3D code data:
§ §

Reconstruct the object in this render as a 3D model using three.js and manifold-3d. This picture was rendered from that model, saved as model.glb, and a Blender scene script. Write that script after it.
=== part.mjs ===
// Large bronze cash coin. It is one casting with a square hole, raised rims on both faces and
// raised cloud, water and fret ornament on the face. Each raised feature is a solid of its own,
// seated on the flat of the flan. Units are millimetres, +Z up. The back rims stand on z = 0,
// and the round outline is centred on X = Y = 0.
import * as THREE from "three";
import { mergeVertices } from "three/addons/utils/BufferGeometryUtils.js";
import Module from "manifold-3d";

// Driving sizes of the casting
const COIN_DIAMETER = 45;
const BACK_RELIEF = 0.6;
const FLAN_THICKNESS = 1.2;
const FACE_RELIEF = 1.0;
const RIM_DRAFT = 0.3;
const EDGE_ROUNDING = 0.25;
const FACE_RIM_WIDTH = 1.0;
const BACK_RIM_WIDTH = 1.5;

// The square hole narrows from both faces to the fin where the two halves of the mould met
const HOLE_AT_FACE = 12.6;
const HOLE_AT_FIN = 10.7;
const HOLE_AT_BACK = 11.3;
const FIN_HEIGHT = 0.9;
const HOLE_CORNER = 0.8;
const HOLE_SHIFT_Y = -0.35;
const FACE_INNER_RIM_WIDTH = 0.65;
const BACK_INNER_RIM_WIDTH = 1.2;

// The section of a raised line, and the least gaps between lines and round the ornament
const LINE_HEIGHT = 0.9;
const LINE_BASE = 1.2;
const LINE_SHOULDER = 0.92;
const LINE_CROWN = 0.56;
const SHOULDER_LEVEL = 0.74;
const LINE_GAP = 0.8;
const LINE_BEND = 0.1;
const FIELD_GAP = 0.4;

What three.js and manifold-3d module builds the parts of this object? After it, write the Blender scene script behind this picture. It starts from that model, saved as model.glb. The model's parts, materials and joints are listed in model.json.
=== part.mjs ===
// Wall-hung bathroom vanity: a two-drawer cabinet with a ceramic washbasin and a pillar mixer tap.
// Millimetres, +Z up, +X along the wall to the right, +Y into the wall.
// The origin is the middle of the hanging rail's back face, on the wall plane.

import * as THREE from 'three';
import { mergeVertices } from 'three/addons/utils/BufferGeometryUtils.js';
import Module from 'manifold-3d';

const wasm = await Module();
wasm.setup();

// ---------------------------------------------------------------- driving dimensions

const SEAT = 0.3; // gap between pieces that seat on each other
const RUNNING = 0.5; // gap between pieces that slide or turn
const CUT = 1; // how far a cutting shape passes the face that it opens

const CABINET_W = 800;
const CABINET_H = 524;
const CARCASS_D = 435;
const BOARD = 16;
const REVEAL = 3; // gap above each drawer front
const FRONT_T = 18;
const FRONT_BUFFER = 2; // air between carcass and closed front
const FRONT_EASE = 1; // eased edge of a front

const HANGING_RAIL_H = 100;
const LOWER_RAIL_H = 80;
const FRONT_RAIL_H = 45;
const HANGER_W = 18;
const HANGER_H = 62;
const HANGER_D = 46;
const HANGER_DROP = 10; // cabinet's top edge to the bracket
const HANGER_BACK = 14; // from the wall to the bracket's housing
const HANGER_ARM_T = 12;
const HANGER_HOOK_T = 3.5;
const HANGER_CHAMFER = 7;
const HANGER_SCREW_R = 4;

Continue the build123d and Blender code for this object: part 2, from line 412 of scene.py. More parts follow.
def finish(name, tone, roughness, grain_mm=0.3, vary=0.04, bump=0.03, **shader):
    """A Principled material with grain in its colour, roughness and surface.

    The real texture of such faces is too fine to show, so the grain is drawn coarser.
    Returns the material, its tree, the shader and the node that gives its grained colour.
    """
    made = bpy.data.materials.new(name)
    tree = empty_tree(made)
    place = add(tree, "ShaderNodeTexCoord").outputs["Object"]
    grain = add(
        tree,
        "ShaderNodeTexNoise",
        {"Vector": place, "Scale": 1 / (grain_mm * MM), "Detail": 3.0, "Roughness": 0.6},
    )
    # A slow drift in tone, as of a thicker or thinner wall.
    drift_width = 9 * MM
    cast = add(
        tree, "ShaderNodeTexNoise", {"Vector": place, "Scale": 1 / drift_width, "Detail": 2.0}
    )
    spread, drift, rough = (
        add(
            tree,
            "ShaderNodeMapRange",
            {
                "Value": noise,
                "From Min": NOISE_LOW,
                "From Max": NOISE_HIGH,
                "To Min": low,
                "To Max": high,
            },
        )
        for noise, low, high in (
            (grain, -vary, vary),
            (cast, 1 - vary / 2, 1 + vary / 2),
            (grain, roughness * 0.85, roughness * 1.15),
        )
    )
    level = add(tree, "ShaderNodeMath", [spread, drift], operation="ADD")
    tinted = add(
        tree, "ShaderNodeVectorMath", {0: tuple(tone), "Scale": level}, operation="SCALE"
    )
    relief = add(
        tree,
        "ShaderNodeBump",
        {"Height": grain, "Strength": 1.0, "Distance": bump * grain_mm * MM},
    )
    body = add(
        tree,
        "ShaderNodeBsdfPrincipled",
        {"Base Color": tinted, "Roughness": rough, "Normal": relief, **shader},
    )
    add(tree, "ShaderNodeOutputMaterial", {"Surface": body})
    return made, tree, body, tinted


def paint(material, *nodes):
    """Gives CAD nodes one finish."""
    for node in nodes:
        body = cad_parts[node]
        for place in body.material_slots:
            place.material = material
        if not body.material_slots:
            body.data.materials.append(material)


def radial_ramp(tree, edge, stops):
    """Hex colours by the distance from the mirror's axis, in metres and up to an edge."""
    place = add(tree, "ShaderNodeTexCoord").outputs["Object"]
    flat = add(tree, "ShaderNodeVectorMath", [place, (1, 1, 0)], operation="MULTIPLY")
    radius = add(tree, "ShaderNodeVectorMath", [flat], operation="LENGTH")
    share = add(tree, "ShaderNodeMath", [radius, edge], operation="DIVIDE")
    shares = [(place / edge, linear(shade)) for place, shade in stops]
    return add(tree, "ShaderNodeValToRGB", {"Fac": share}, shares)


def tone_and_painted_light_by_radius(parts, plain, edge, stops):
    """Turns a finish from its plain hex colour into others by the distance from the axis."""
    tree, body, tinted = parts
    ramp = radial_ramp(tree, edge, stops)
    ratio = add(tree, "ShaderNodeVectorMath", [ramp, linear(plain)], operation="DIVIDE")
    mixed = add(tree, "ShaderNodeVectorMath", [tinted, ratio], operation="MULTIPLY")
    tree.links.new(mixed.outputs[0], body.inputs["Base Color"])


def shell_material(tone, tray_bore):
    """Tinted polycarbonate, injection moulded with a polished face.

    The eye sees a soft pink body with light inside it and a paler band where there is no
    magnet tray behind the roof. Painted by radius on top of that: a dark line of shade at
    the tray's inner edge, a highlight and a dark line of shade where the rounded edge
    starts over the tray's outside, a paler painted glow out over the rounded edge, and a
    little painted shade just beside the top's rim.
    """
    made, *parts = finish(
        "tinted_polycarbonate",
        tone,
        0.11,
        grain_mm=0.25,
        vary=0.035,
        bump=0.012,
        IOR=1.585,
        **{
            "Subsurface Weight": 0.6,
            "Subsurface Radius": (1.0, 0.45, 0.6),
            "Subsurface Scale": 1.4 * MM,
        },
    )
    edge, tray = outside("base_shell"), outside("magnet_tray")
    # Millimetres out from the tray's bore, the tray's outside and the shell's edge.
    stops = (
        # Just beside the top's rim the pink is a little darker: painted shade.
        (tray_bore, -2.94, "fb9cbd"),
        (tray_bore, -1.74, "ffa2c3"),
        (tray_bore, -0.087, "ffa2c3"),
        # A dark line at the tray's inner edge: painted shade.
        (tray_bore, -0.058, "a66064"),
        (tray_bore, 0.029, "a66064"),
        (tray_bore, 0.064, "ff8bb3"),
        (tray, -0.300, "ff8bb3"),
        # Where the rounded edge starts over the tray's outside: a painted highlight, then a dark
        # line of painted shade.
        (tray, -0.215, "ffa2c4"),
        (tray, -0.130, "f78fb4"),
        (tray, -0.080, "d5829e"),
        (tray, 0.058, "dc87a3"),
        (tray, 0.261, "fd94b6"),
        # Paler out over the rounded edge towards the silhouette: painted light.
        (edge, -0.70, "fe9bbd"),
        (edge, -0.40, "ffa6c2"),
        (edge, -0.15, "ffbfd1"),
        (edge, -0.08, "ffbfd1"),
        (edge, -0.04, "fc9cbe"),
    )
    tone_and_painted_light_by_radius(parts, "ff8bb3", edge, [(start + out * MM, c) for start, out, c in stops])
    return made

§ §

Exercise aim:
Your task is to give again the lines from the one containing "body = cad_parts[node]" to the one containing "a polished face.", both lines included, exactly and without anything added.

Worked solution:
        body = cad_parts[node]
        for place in body.material_slots:
            place.material = material
        if not body.material_slots:
            body.data.materials.append(material)


def radial_ramp(tree, edge, stops):
    """Hex colours by the distance from the mirror's axis, in metres and up to an edge."""
    place = add(tree, "ShaderNodeTexCoord").outputs["Object"]
    flat = add(tree, "ShaderNodeVectorMath", [place, (1, 1, 0)], operation="MULTIPLY")
    radius = add(tree, "ShaderNodeVectorMath", [flat], operation="LENGTH")
    share = add(tree, "ShaderNodeMath", [radius, edge], operation="DIVIDE")
    shares = [(place / edge, linear(shade)) for place, shade in stops]
    return add(tree, "ShaderNodeValToRGB", {"Fac": share}, shares)


def tone_and_painted_light_by_radius(parts, plain, edge, stops):
    """Turns a finish from its plain hex colour into others by the distance from the axis."""
    tree, body, tinted = parts
    ramp = radial_ramp(tree, edge, stops)
    ratio = add(tree, "ShaderNodeVectorMath", [ramp, linear(plain)], operation="DIVIDE")
    mixed = add(tree, "ShaderNodeVectorMath", [tinted, ratio], operation="MULTIPLY")
    tree.links.new(mixed.outputs[0], body.inputs["Base Color"])


def shell_material(tone, tray_bore):
    """Tinted polycarbonate, injection moulded with a polished face.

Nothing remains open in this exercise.